Alicja Slowik , 3 octobre 2023

Par l’arrêt du 21 septembre 2023 China Chamber of Commerce for Import and Export of Machinery and Electronic Products e.a. / Commission (C-478/21 P), la Cour de justice de l’Union européenne a rejeté le pourvoi de l’association de droit chinois China Chamber of Commerce for Import and Export of Machinery and Electronic Products (la « CCCME ») introduit contre l’arrêt du Tribunal constatant la légalité de la procédure antidumping visant certains articles en fonte originaires de la République populaire de Chine (la « RPC ») et de l’Inde. Dans son jugement, la Cour de justice a apporté des clarifications sur la qualité pour agir des associations professionnelles contre les mesures antidumping.

Suite à une plainte déposée par plusieurs producteurs de l’Union européenne, la Commission européenne a ouvert une procédure antidumping concernant les importations de certains articles en fonte originaires de la RPC et de l’Inde. À l’issue de l’enquête, le 29 janvier 2018, la Commission a adopté le règlement d’exécution (UE) 2018/140 imposant un droit antidumping sur les importations de certains articles en fonte originaires de la RPC (le règlement litigieux). La CCCME, qui compte parmi ses membres des producteurs-exportateurs chinois de certains articles en fonte, ainsi que neuf autres producteurs-exportateurs chinois, ont introduit le recours contre le règlement devant le Tribunal. Dans l’arrêt du 19 mai 2021, le Tribunal a considéré que la CCCME avait qualité pour agir contre le règlement en son propre nom et au nom de ses membres. Il a pourtant rejeté le recours sur le fond. La CCCME a formé un pourvoi contre ce jugement. Elle demandait à la Cour de justice d’annuler l’arrêt du Tribunal ainsi que le règlement litigieux. La Commission européenne demandait à la Cour d’annuler l’arrêt attaqué en tant qu’il déclare recevable le recours en première instance.

Commençant par l’examen de la question de savoir si la CCCME avait la qualité pour agir en son propre nom, la Cour de justice a rappelé qu’en vertu de l’article 263, quatrième alinéa, TFUE, un recours introduit par une personne physique ou morale contre un acte dont elle n’est pas le destinataire, est recevable à condition que cet acte la concerne directement et individuellement. S'agissant de la condition de l’affectation individuelle, la Cour a observé que « la portée exacte du droit de recours d’un particulier contre un acte de l’Union dépend de la position juridique définie en sa faveur par le droit de l’Union visant à protéger les intérêts légitimes ainsi reconnus ». Pour qu’une entité puisse être considérée comme étant individuellement concernée par les droits procéduraux garantis par le droit de l’Union, il faut que les droits procéduraux en question lui soient octroyés légalement.
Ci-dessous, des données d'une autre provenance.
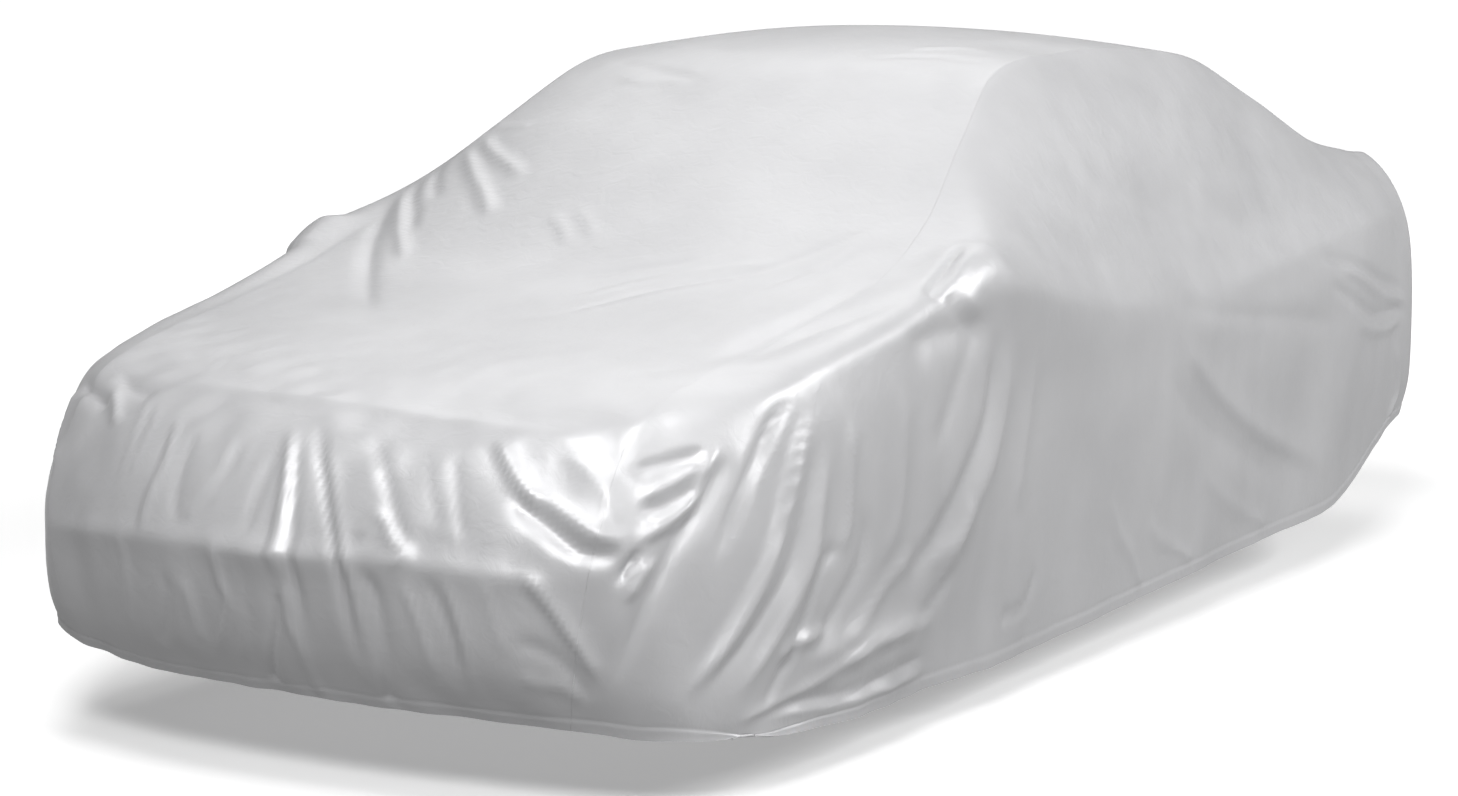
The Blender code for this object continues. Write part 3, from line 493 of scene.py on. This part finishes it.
def make_sheet(name, points, facing, thick, flat, material):
    """One panel as a thin closed sheet; its shading runs on smoothly across the seams."""
    rows, cols = points.shape[:2]
    inner = points - facing * thick[..., None]
    vertices = np.concatenate([points.reshape(-1, 3), inner.reshape(-1, 3)])
    quads, smooth_faces = shell_quads(rows, cols)
    mesh = bpy.data.meshes.new(name)
    mesh.vertices.add(len(vertices))
    mesh.vertices.foreach_set("co", vertices.astype(np.float32).ravel())
    mesh.loops.add(quads.size)
    mesh.loops.foreach_set("vertex_index", quads.astype(np.int32).ravel())
    mesh.polygons.add(len(quads))
    mesh.polygons.foreach_set("loop_start", np.arange(0, quads.size, 4, dtype=np.int32))
    mesh.update(calc_edges=True)
    mesh.validate()
    up = np.concatenate([facing.reshape(-1, 3), -facing.reshape(-1, 3)])[quads.ravel()]
    edge = quads[smooth_faces:]
    a, b, c = (vertices[edge[:, k]] for k in (0, 1, 3))
    rim = np.cross(b - a, c - a)
    rim /= np.linalg.norm(rim, axis=1, keepdims=True) + 1e-12
    up[smooth_faces * 4:] = np.repeat(rim, 4, axis=0)
    mesh.normals_split_custom_set(up.tolist())
    weave = np.tile(flat.reshape(-1, 2), (2, 1))[quads.ravel()]
    mesh.uv_layers.new(name="cloth").data.foreach_set("uv", weave.astype(np.float32).ravel())
    mesh.materials.append(material)
    sheet = bpy.data.objects.new(name, mesh)
    bpy.context.scene.collection.objects.link(sheet)
    return sheet


def noise(nodes, links, vector, scale, detail, distortion=0.0):
    """A noise texture on the given coordinates."""
    texture = nodes.new("ShaderNodeTexNoise")
    texture.inputs["Scale"].default_value = scale
    texture.inputs["Detail"].default_value = detail
    texture.inputs["Distortion"].default_value = distortion
    links.new(vector, texture.inputs["Vector"])
    return texture.outputs["Fac"]


def remap(nodes, links, value, low, high, to_low, to_high):
    """The value's range low..high turned into to_low..to_high."""
    turned = nodes.new("ShaderNodeMapRange")
    for socket, number in (("From Min", low), ("From Max", high),
                           ("To Min", to_low), ("To Max", to_high)):
        turned.inputs[socket].default_value = number
    links.new(value, turned.inputs["Value"])
    return turned.outputs["Result"]


def bump(nodes, links, height, strength, distance, under=None):
    """Surface relief from a height, on top of another relief when one is given."""
    relief = nodes.new("ShaderNodeBump")
    relief.inputs["Strength"].default_value = strength
    relief.inputs["Distance"].default_value = distance
    links.new(height, relief.inputs["Height"])
    if under is not None:
        links.new(under, relief.inputs["Normal"])
    return relief.outputs["Normal"]


def threads(nodes, links, vector, direction):
    """Fine parallel threads, WEAVE_PITCH apart, across the flat cloth."""
    wave = nodes.new("ShaderNodeTexWave")
    wave.bands_direction = direction
    wave.inputs["Scale"].default_value = 2 * math.pi / (20 * WEAVE_PITCH)
    wave.inputs["Distortion"].default_value = 0.6
    wave.inputs["Detail Scale"].default_value = 2.0
    links.new(vector, wave.inputs["Vector"])
    return wave.outputs["Fac"]


def silver_cloth():
    """Thin silver-coated cloth: pale grey satin with a fine weave, crinkles and cloudy tone."""
    material = bpy.data.materials.new("silver_cloth")
    material.use_nodes = True
    nodes, links = material.node_tree.nodes, material.node_tree.links
    shader = nodes["Principled BSDF"]
    shader.inputs["Metallic"].default_value = 0.15
    shader.inputs["Sheen Weight"].default_value = 0.15
    shader.inputs["Sheen Roughness"].default_value = 0.4
    place = nodes.new("ShaderNodeTexCoord")
    cloud = noise(nodes, links, place.outputs["Object"], 3.0, 5.0)
    tone = nodes.new("ShaderNodeValToRGB")
    tone.color_ramp.elements[0].position = 0.3
    tone.color_ramp.elements[0].color = (0.47, 0.47, 0.48, 1)
    tone.color_ramp.elements[1].position = 0.7
    tone.color_ramp.elements[1].color = (0.52, 0.52, 0.53, 1)
    links.new(cloud, tone.inputs["Fac"])
    links.new(tone.outputs["Color"], shader.inputs["Base Color"])
    rubbed = noise(nodes, links, place.outputs["Object"], 9.0, 4.0)
    links.new(remap(nodes, links, rubbed, 0.3, 0.7, 0.37, 0.47), shader.inputs["Roughness"])
    weave = nodes.new("ShaderNodeMath")
    weave.operation = "MAXIMUM"
    for slot, direction in enumerate(("X", "Y")):
        links.new(threads(nodes, links, place.outputs["UV"], direction), weave.inputs[slot])
    fine = bump(nodes, links, weave.outputs[0], 0.12, 0.0002)
    crinkle = noise(nodes, links, place.outputs["Object"], 24.0, 4.0, 0.8)
    soft = bump(nodes, links, crinkle, 0.30, 0.004, fine)
    links.new(soft, shader.inputs["Normal"])
    return material


def floor_material():
    """Pale floor that fades into the white backdrop some metres away from the cover."""
    material = bpy.data.materials.new("pale_floor")
    material.use_nodes = True
    nodes, links = material.node_tree.nodes, material.node_tree.links
    shader = nodes["Principled BSDF"]
    shader.inputs["Base Color"].default_value = (0.9, 0.9, 0.9, 1)
    shader.inputs["Roughness"].default_value = 0.8
    shader.inputs["Emission Color"].default_value = (1, 1, 1, 1)
    place = nodes.new("ShaderNodeTexCoord")
    far = nodes.new("ShaderNodeVectorMath")
    far.operation = "LENGTH"
    links.new(place.outputs["Object"], far.inputs[0])
    glow = remap(nodes, links, far.outputs["Value"], FADE_START, FADE_END, 0.30, 1.1)
    links.new(glow, shader.inputs["Emission Strength"])
    return material


def add_floor():
    """The floor, seen by the camera but throwing no light on the cover."""
    bpy.ops.mesh.primitive_plane_add(size=FLOOR_SIZE, location=(0, 0, -REST[2]))
    floor = bpy.context.object
    floor.name = "studio_floor"
    floor.data.materials.append(floor_material())
    floor.visible_diffuse = False
    floor.visible_glossy = False


def add_light(name, place, aim, size, power):
    """A soft rectangular lamp turned towards its aim."""
    data = bpy.data.lights.new(name, "AREA")
    data.energy = power
    data.shape = "RECTANGLE"
    data.size, data.size_y = size
    lamp = bpy.data.objects.new(name, data)
    bpy.context.scene.collection.objects.link(lamp)
    lamp.location = place
    direction = Vector(aim) - Vector(place)
    lamp.rotation_euler = direction.to_track_quat("-Z", "Y").to_euler()


def add_camera():
    """The camera, low in front of the cover's left corner."""
    data = bpy.data.cameras.new("camera")
    data.sensor_width = 36.0
    data.lens = CAMERA_LENS
    camera = bpy.data.objects.new("camera", data)
    bpy.context.scene.collection.objects.link(camera)
    camera.location = Vector(CAMERA_PLACE) - Vector(REST)
    camera.rotation_euler = (math.radians(90 - CAMERA_DOWN), 0, math.radians(CAMERA_TURN))
    bpy.context.scene.camera = camera


def sky(world):
    """White to the camera; as light it is black above and grey below, as over a pale floor."""
    nodes, links = world.node_tree.nodes, world.node_tree.links
    backdrop = nodes["Background"]
    backdrop.inputs["Color"].default_value = (1, 1, 1, 1)
    backdrop.inputs["Strength"].default_value = 1.0
    place = nodes.new("ShaderNodeTexCoord")
    height = nodes.new("ShaderNodeSeparateXYZ")
    links.new(place.outputs["Generated"], height.inputs[0])
    ramp = nodes.new("ShaderNodeValToRGB")
    ramp.color_ramp.interpolation = "EASE"
    stops = [(0.48, GROUND_GLOW), (0.60, 0.0)]
    for element, (position, grey) in zip(ramp.color_ramp.elements, stops):
        element.position = position
        element.color = (grey, grey, grey, 1)
    links.new(remap(nodes, links, height.outputs["Z"], -1, 1, 0, 1), ramp.inputs["Fac"])
    glow = nodes.new("ShaderNodeBackground")
    links.new(ramp.outputs["Color"], glow.inputs["Color"])
    seen = nodes.new("ShaderNodeLightPath")
    mix = nodes.new("ShaderNodeMixShader")
    links.new(seen.outputs["Is Camera Ray"], mix.inputs[0])
    links.new(glow.outputs[0], mix.inputs[1])
    links.new(backdrop.outputs[0], mix.inputs[2])
    links.new(mix.outputs[0], nodes["World Output"].inputs["Surface"])


def add_studio():
    """The backdrop and the lamps."""
    world = bpy.data.worlds.new("studio")
    world.use_nodes = True
    bpy.context.scene.world = world
    sky(world)
    for lamp in LAMPS:
        add_light(*lamp)
    bpy.context.scene.view_settings.view_transform = "Standard"


def add_panels():
    """The three sheets of the cover, each in place of its plain solid."""
    outer, across, thick = cover_grid()
    facing = normals(outer)
    flat_places = cloth_lengths(outer)
    cloth = silver_cloth()
    for name, node, low, high in PANELS:
        points, keep = panel_points(outer, across, low, high)
        sheet = make_sheet(name, points, facing[:, keep], thick[:, keep],
                           flat_places[:, keep], cloth)
        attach(sheet, "root")
        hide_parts(node)


add_panels()
add_floor()
add_camera()
add_studio()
Dans son arrêt, le Tribunal avait estimé que la CCCME était recevable à agir en justice au motif qu’au cours de la procédure antidumping ayant abouti à l’adoption du règlement litigieux la Commission européenne lui a octroyé les droits procéduraux. Or, selon la Commission, l’octroi des droits procéduraux était illégal vu que la CCCME n’était pas « une association représentative » au sens du règlement (UE) 2016/1036 du Parlement européen et du Conseil du 8 juin 2016 relatif à la défense contre les importations qui font l'objet d'un dumping de la part de pays non membres de l'Union européenne (le « règlement de base ») mais une « une émanation de l’État chinois ». La Cour de justice a constaté que le Tribunal avait omis d’examiner la légalité de la reconnaissance de ces droits procéduraux à la CCCME. La Cour a donc analysé la question de savoir si, en vertu du règlement de base, les droits procéduraux devaient être octroyés à la CCCME. A cet égard, il était essentiel de vérifier si la CCCME pouvait être qualifiée comme une « association représentative des importateurs ou exportateurs ».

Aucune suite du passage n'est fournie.